By 1861, when she was about 58 years old, Elizabeth Aldridge had moved to Vernon House at No 6 Barnsbury Square, Islington. Elizabeth’s household includes both a servant and an attendant, suggesting both that she had ample means to support herself and also (perhaps) that she was growing infirm with age. I’ve written before about Elizabeth’s brother Bowes Charles Gibson and sister Matilda Henrietta Gibson, who died in 1837 and 1845 respectively, both of whom lived in Barnsbury Square. It seems likely, then, that the Gibson family had retained ownership of at least one property in this fashionable square.
Next door to Elizabeth, at No. 5 Barnsbury Square, we find a certain William S. Gibson, a mercantile clerk, his wife Mary Ann, their daughter Clara Elizabeth, who is one year old, and son William, only a month old, both of them born in Barnsbury. This is William Slark Gibson, who I deduce from other sources to have been Elizabeth’s nephew, and probably the son of one of her brother William Henry. I plan to return to the intriguing story of the Gibsons and the Slarks in another post.

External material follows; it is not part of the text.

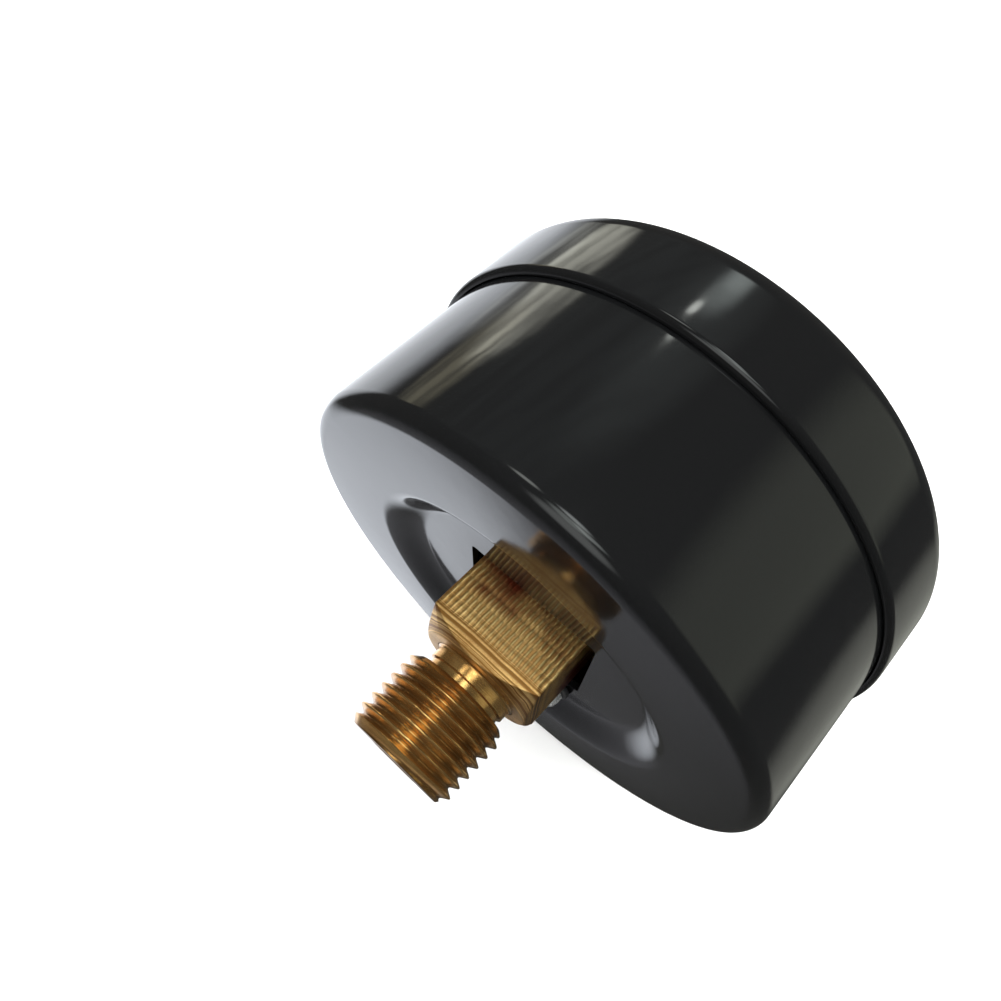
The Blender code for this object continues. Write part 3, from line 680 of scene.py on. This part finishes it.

The 1871 census finds 11-year-old Clara Gibson with her great aunt Elizabeth Aldridge, now 67 and described as an annuitant, at 6 Barnsbury Square. There are also five visitors present, all members of the Cope family: Ida, 21, and Constance, 18, both born in Prussia; Carl, 16, born in Islington; Mabel, 14, born in Austria; and Cecil, 9, born in Australia. These were the children of Frederick Charles Cope and Elizabeth Jane Slark, whose precise relationship to William Slark Gibson I’ve yet to discover.
Frederick Cope (1819 – 1885) was an architect; he had married Elizabeth Jane Slark on 31 January 1843. Frederick and Elizabeth Cope seem to have delighted in giving their children multiple Christian names: the full names and initials of the children visiting Elizabeth Aldridge and Clara Gibson in 1871 were Ida Philippina C.A.E. Cope, Constance Catherine C. C. Y. Cope, Carl Edward Hubert Maria Cope, Mabel Agnes Blanche Ella Louise Cope, and Cecil Ernest T. Cope.
I can’t find Elizabeth Aldridge in the 1881 census, so I assume she must have died before then. However, I’ve yet to find a record of her death.